International context and deterrence
Defense research operates within an interconnected strategic environment. Nations invest in science and technology to deter aggression, project power, and maintain allies. Deterrence rests on credible capabilities, transparent signaling, and the ability to impose costs on aggression. Technological superiority—whether in sensing, guidance, cyber resilience, or rapid-prototype manufacturing—can reinforce deterrence by denial and punishment logic.
International collaboration on standards, interoperability, and shared challenges helps reduce duplicate effort and lower the barrier to allied defense partnerships. At the same time, strategic competition—whether in space, cyberspace, or advanced materials—drives a relentless push for innovation, as rivals seek to outpace one another in critical domains. The defense research enterprise thus operates in a global arena where both cooperation and competition shape outcomes.

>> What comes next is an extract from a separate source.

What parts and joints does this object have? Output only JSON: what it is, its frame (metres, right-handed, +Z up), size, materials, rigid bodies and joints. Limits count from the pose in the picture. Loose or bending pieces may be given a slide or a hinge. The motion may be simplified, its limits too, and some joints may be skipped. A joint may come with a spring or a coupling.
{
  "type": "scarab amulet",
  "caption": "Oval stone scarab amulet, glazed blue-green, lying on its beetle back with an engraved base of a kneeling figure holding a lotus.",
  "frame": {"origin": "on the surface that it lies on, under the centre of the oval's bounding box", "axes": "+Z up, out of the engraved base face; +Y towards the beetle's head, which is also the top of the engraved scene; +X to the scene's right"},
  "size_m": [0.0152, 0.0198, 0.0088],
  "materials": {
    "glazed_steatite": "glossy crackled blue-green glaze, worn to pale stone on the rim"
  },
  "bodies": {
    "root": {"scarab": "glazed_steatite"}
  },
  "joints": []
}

Ethics, governance, and legal considerations
Defense research must navigate a web of legal and ethical considerations, from export controls to civil-military integration. It is essential to protect sensitive technologies without stifling innovation or delaying life-saving civilian applications. Ethical frameworks emphasize safety, proportionality, and human oversight in the deployment of advanced capabilities, especially where autonomy or lethal force is involved. Governments also regulate the acquisition, possession, and transfer of sensitive technologies through mechanisms like licensing regimes and international agreements. Sound governance seeks to ensure that national security interests are advanced without compromising the rule of law or public trust.